Allen Johnson (1870–1931) was an American historian, teacher, biographer, and editor of the Dictionary of American Biography.
Johnson was born in Lowell, Massachusetts, where his father, Moses Allen Johnson (whose ancestor came to Massachusetts in 1630) worked for the Lowell Felting Mills. His mother was Elmira Shattuck. Johnson was the valedictorian of his high school in 1888, and then attended Amherst College, graduating in 1892.[1]
After graduation, he taught history and English at the Lawrenceville School in New Jersey from 1892 until 1894, and then held a graduate fellowship at Amherst University, reading philosophy and history. Johnson spent the years 1895 to 1897 studying history in Europe, with three semesters at the University of Leipzig (under Karl Gotthard Lamprecht and Erich Marcks), and one semester in Paris at the École Libre des Sciences Politiques. Johnson then finished his Ph.D. at Columbia University under James Harvey Robinson, with a dissertation entitled The Intendant as a Political Agent under Louis XIV (1899).[1]
Johnson began teaching history at Iowa College (now Grinnell College) in 1898. He left in 1905 to teach history and political science at Bowdoin College. In 1910, Johnson joined the faculty at Yale University, where he was appointed Larned Professor of American History.[1] While on the Yale history faculty, Johnson published an article supporting the constitutionality of the fugitive slave act of 1850.[2] An interpretation of the article is that it was part of the movement to reconcile North and South, while supporting the southern side in arguments about the Constitution.[3]
Johnson's work as editor of the fifty-volume Chronicles of America series, which was acclaimed for its scholarship and high standards, led to his invitation from the American Council of Learned Societies to edit the proposed Dictionary of American Biography, which led Johnson to leave his position at Yale in 1926 and move to Washington, DC, to oversee work on the DAB. After a few years, Johnson invited his former student from Yale, Dumas Malone, to become assistant editor of the project.[4]

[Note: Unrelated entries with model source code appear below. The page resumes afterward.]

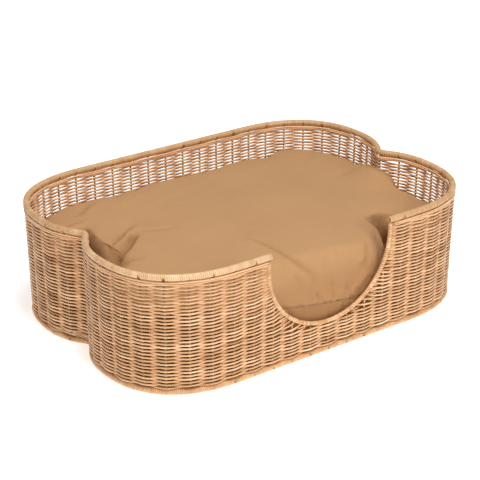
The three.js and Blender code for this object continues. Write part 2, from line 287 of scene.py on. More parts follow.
def cane(name, dark, mid, light, rough=(0.42, 0.62), bump=0.25, spot=0.5, coat=0.0):
    """Peeled reed: long fibres, tone by strand, small darker specks."""
    m, nt, b = material(name)
    fibre = nt.nodes.new("ShaderNodeAttribute")
    fibre.attribute_name = "fib"
    tone = nt.nodes.new("ShaderNodeAttribute")
    tone.attribute_name = "tone"
    long_n = noise(nt, fibre.outputs["Vector"], 3.0, 5.0, 0.6, (1.2, 9.0, 9.0))
    fine = noise(nt, fibre.outputs["Vector"], 9.0, 4.0, 0.7, (0.7, 14.0, 14.0))
    patch = noise(nt, fibre.outputs["Vector"], 0.9, 3.0, 0.5, (1.0, 0.3, 1.0))
    f = math_node(nt, "ADD", math_node(nt, "MULTIPLY", long_n, 0.55), math_node(nt, "MULTIPLY", patch, 0.6))
    f = math_node(nt, "SUBTRACT", f, 0.1, clamp=True)
    col = ramp(nt, f, [(0.22, dark), (0.5, mid), (0.8, light)])
    specks = ramp(nt, fine, [(0.30, (0.55, 0.42, 0.30)), (0.42, (1, 1, 1)), (1.0, (1, 1, 1))])
    col = mix(nt, spot, col, specks, "MULTIPLY")
    tcol = nt.nodes.new("ShaderNodeCombineColor")
    t = tone.outputs["Fac"]
    nt.links.new(t, tcol.inputs[0])
    nt.links.new(math_node(nt, "POWER", t, 1.42), tcol.inputs[1])
    nt.links.new(math_node(nt, "POWER", t, 1.95), tcol.inputs[2])
    col = mix(nt, 1.0, col, tcol.outputs[0], "MULTIPLY")
    nt.links.new(col, b.inputs["Base Color"])
    r = nt.nodes.new("ShaderNodeMapRange")
    r.inputs["To Min"].default_value = rough[0]
    r.inputs["To Max"].default_value = rough[1]
    nt.links.new(long_n, r.inputs["Value"])
    nt.links.new(r.outputs["Result"], b.inputs["Roughness"])
    # specular and coat weight follow the tone, so the shine fades on darker strands and where the tone carries painted
    # shade, down in the crevices and grooves
    for key, most in (("Specular IOR Level", 0.5), ("Coat Weight", coat)):
        g = nt.nodes.new("ShaderNodeMapRange")
        for k_, v_ in zip(("From Min", "From Max", "To Min", "To Max"), (0.45, 0.85, 0.02 * most, most)):
            g.inputs[k_].default_value = v_
        nt.links.new(t, g.inputs["Value"])
        nt.links.new(g.outputs["Result"], b.inputs[key])
    b.inputs["Coat Roughness"].default_value = 0.28
    bp = nt.nodes.new("ShaderNodeBump")
    bp.inputs["Strength"].default_value = bump
    bp.inputs["Distance"].default_value = 0.0004
    nt.links.new(fine, bp.inputs["Height"])
    nt.links.new(bp.outputs["Normal"], b.inputs["Normal"])
    return m


REED = cane("woven_reed", (0.62, 0.275, 0.105), (0.90, 0.548, 0.283), (0.98, 0.77, 0.53), (0.30, 0.46), coat=0.2)
RIMC = cane("pale_cane", (0.62, 0.33, 0.14), (0.82, 0.545, 0.295), (0.93, 0.72, 0.465), (0.36, 0.52), 0.25, 0.5, 0.1)
FOOTC = cane("dark_cane", (0.54, 0.25, 0.09), (0.84, 0.50, 0.25), (0.96, 0.70, 0.43), (0.36, 0.54), 0.3, 0.6, 0.1)
# the stakes are coloured darker than the weavers, as painted shade where they show in the gaps between rows
ROD = cane("stake_rod", (0.50, 0.25, 0.10), (0.74, 0.44, 0.21), (0.88, 0.60, 0.34), (0.5, 0.68), 0.3, 0.5)
POLE = cane("rattan_pole", (0.44, 0.22, 0.095), (0.62, 0.35, 0.17), (0.76, 0.49, 0.27), (0.45, 0.65), 0.3, 0.5)
MATC = cane("base_weave", (0.44, 0.23, 0.10), (0.64, 0.38, 0.19), (0.78, 0.52, 0.30), (0.5, 0.68), 0.3, 0.5)

# ------------------------------------------------------------------ woven wall
ROWS, ROW0, ROW1, REED_R = 60, 14.1, 221.8, 1.78
ROUT = EH + 2 * HOOP_R
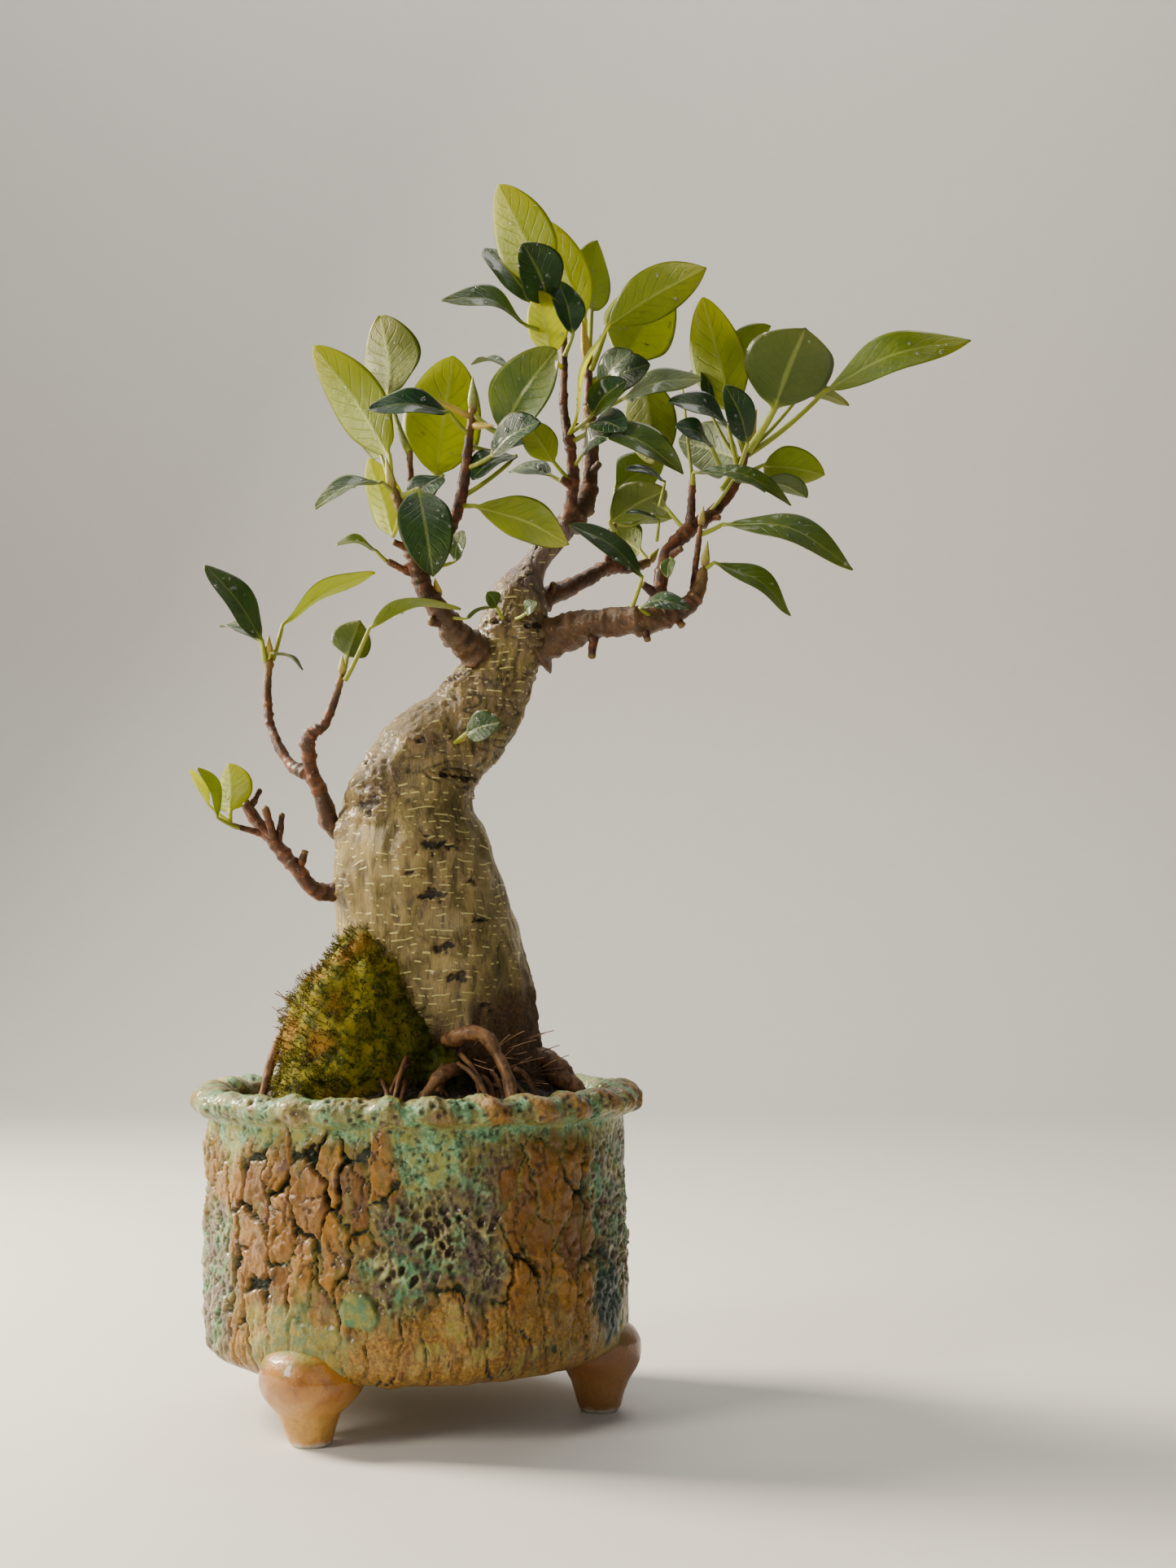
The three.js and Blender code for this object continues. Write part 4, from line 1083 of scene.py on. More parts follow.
# small leaves between the large ones
smallLeaves = [
    ("fork_low", (-50, 9, 140), (-53, 9, 147), (-68, 22, 154), 10, 30, 3, 0.15),
    ("fork_twig", (-50, 8, 141), (-49, 6, 143), (-38, 2, 137), 4, 10, 2, 0.1),
    ("twig_small", (-9, -23, 168), (-12, -24, 171), (-24, -29, 172), 8, 30, 2, 0.4),
    ("twig_round", (2, -20, 166), (12, -16, 169), (15, -20, 178), 8, 55, 1, 0.3),
    ("branch_dark", (76, -10, 152), (70, -18, 154), (85, -28, 152), 10, 45, 3, 0.05),
    ("leader_dark", (49, 2, 197), (42, 5, 201), (28, 13, 204), 12, 42, 2, 0.15),
    ("upright_low", (15, -10, 200), (23, -14, 203), (39, -23, 212), 15, 50, 2, 0.0),
    ("upright_deep", (13, -12, 190), (31, -6, 205), (17, -13, 196), 13, 40, 2, 0.0),
    ("left_behind", (-5, -24, 186), (-12, -10, 204), (-22, 0, 217), 11, -50, 2, 0.45),
    ("left_between", (-2, -20, 178), (8, -14, 197), (-2, -20, 185), 13, 55, 2, 0.0),
    ("lime", (46, 4, 236), (42, 0, 239), (38, -6, 259), 14, -75, 2, 1.0),
    ("rear_high", (107, 18, 213), (101, 26, 238), (117, 44, 262), 14, -40, 3, 0.35),
    ("rear_fold", (104, 18, 208), (94, 22, 228), (93, 30, 242), 8, 60, 2, 0.05),
    ("rear_shade", (98, 12, 198), (104, 16, 209), (85, 36, 220), 19, -60, 2, 0.02),
    ("riser_dark", (98, 10, 204), (94, 2, 210), (82, -8, 214), 12, 42, 2, 0.0),
    ("leader_side", (46, 4, 240), (49, -1, 246), (44, 0, 264), 11, 70, 2, 0.05),
    ("leader_low", (48, 0, 214), (55, -6, 218), (66, -12, 228), 12, 60, 2, 0.0),
    ("stem_wide", (54, 12, 226), (58, 2, 228), (68, -10, 238), 14, 60, 2, 0.0),
    ("stem_rear", (54, 12, 227), (66, 22, 236), (84, 32, 239), 8, 25, 2, 0.15),
    ("stem_low", (49, 1, 203), (52, -4, 206), (62, -12, 212), 11, 45, 2, 0.0),
    ("back_pair", (88, 6, 200), (86, 34, 240), (94, 30, 241), 7, 35, 1, 0.2),
    ("middle_dark", (52, 2, 216), (55, -4, 216), (66, -14, 211), 12, 62, 2, 0.0),
    ("crown_deep", (55, 10, 228), (60, 6, 231), (74, -2, 236), 13, 68, 2, 0.05),
    ("right_deep", (104, 15, 206), (106, 6, 212), (98, -6, 228), 12, 66, 2, 0.05),
    ("cross_rear", (30, 8, 222), (28, 9, 238), (15, 16, 241), 8, 20, 2, 0.2),
    ("middle_rear", (63, 26, 190), (68, 32, 190), (83, 40, 194), 12, -30, 2, 0.3),
    ("middle_low", (75, 35, 178), (72, 38, 182), (60, 44, 190), 14, -60, 2, 0.35),
    ("middle_front", (77, 0, 190), (79, 5, 199), (66, -4, 201), 6, 35, 2, 0.0),
    ("middle_dot", (76, -4, 178), (77, 3, 186), (66, -4, 187), 5, 30, 1, 0.0),
    ("riser_front", (78, -6, 168), (80, -12, 171), (79, -15, 164), 5, 70, 1, 0.3),
    ("riser_low", (86, 2, 182), (80, 6, 190), (66, 14, 196), 12, -40, 2, 0.3),
    ("right_under", (94, 7, 190), (101, 2, 199), (111, -3, 194), 6, 20, 1, 0.1),
    ("right_rear", (107, 18, 212), (126, 26, 234), (141, 20, 228), 9, -20, 2, 0.4),
    ("right_shade", (104, 15, 203), (112, 24, 203), (128, 30, 199), 11, -20, 2, 0.1),
    ("knob_tiny", (9, -15, 152), (16, -22, 150), (24, -26, 153), 4, 10, 1, 0.1),
    ("trunk_sprout", (9, -10, 111), (16, -22, 114), (27, -28, 117), 10, 72, 1, 0.12),
    ("cut_left", (27, -9, 152), (25, -13, 155), (22, -17, 159), 6, 65, 1, 0.2),
    ("cut_right", (31, -8, 152), (34, -12, 153), (38, -15, 156), 6, 60, 1, 0.2),
    ("low_bud", (-58, -16, 87), (-64, -19, 92), (-70, -20, 103), 4, -60, 1, 1.0),
]


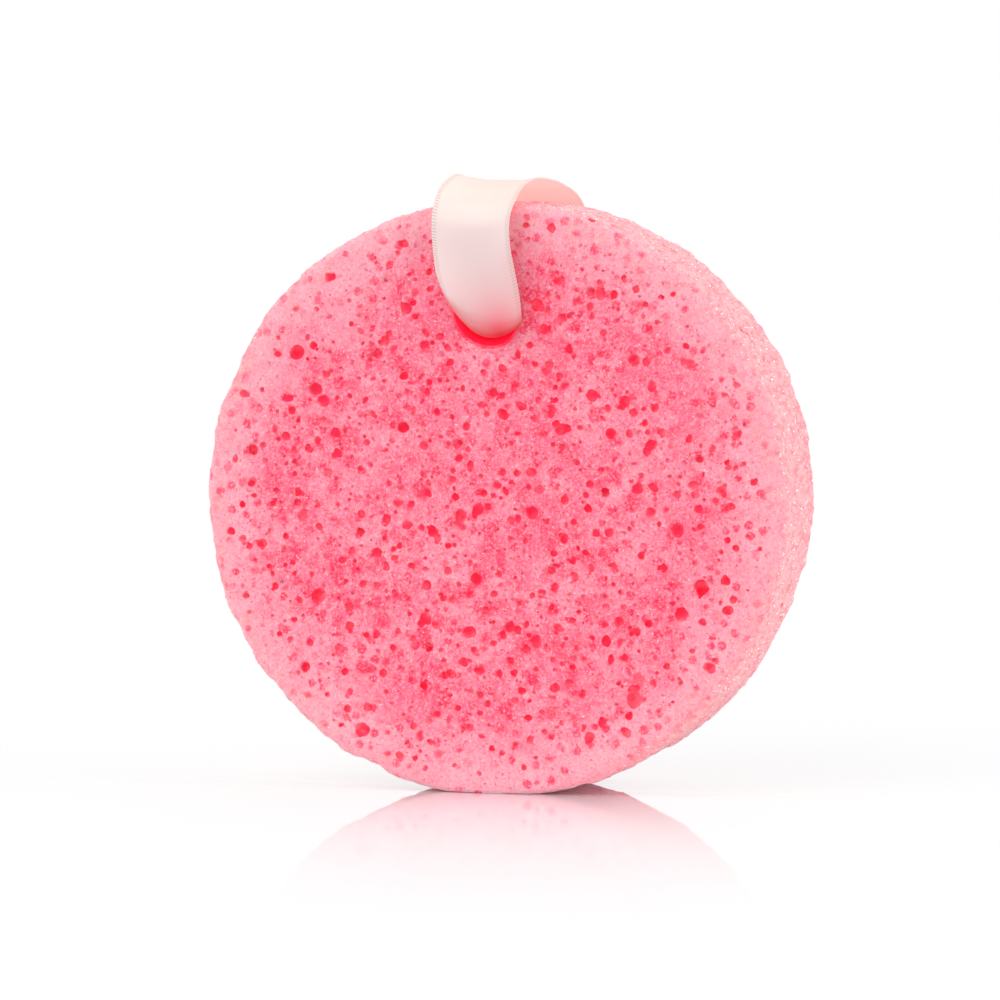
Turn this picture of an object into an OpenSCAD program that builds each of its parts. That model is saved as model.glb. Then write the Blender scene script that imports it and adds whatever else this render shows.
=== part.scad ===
// Konjac sponge: a thick round sponge of moulded konjac fibre that stands on its rim, with
// a loop of satin ribbon through a hole near the top to hang it up by.
// Millimetres. The sponge's axis lies along Y and its front faces -Y. The origin is the
// middle of the small flat foot where the rim touches the surface, and +Z is up.

/* [Sponge disc] */
// Diameter of the sponge
disc_d = 90; // [70:1:110]
// Thickness of the sponge
disc_t = 25; // [18:0.5:32]
// Rounding of the two edges between the faces and the rim
edge_r = 2.2; // [1:0.1:4]
// How far the soft rim is pressed flat where the sponge stands
foot_sag = 0.6; // [0.3:0.1:1.5]

/* [Hanging hole] */
// Diameter of the hole that the ribbon passes through
hole_d = 9.3; // [8.6:0.1:12]
// Distance from the top of the rim down to the centre of the hole
hole_inset = 16.1; // [13:0.1:22]
// Rounding of the hole's lip on each face
lip_r = 1; // [0.8:0.1:2]

/* [Open pores] */
// Number of the largest open pores in each face
face_pores = 44; // [0:1:60]
// Number of the largest open pores round the rim
rim_pores = 26; // [0:1:36]
// Diameter of the smallest pore that is cut
pore_small_d = 1.1; // [0.8:0.1:1.4]
// Diameter of the largest pore
pore_large_d = 2.1; // [1.5:0.1:2.6]
// Smooth skin left clear of pores beside each edge and round the hole
pore_margin = 3; // [2:0.5:6]

/* [Ribbon] */
// Width of the ribbon
ribbon_w = 12.7; // [9:0.1:15]
// Thickness of the ribbon
ribbon_t = 0.3; // [0.2:0.05:0.5]
// Clearance between the ribbon and the wall of the hole
bore_gap = 0.25; // [0.2:0.05:0.8]
// Clearance between the legs of the loop and the sponge's faces
leg_gap = 1.75; // [1:0.05:3]
// Height of the gap under the arch of the loop, above the top of the rim
arch_gap = 2.95; // [2:0.05:8]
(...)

Walking home on the evening of January 18, 1931, Johnson tried to cross a street against traffic and was struck by an automobile, whose driver brought him to the hospital, where he was pronounced dead within an hour of the accident. Dumas Malone was named to succeed him as DAB editor.[4]
Aside from serving as editor of the Chronicles of America series and the Dictionary of American Biography, Johnson was also the author of Stephen A. Douglas: A Study in American Politics (1908),[5] Readings in American Constitutional History, 1776–1876 (1912),[6] Union and Democracy (1915),[7] The Historian and Historical Evidence (1926), and Readings in Recent American Constitutional History, 1876–1926 (1927).[8] His Jefferson and His Colleagues (1921)[9] was published in the Chronicles of America series.
Johnson married Helen K. Ross on June 20, 1900, in Germantown, Pennsylvania. She died in 1921. They had one son, Allen S. Johnson.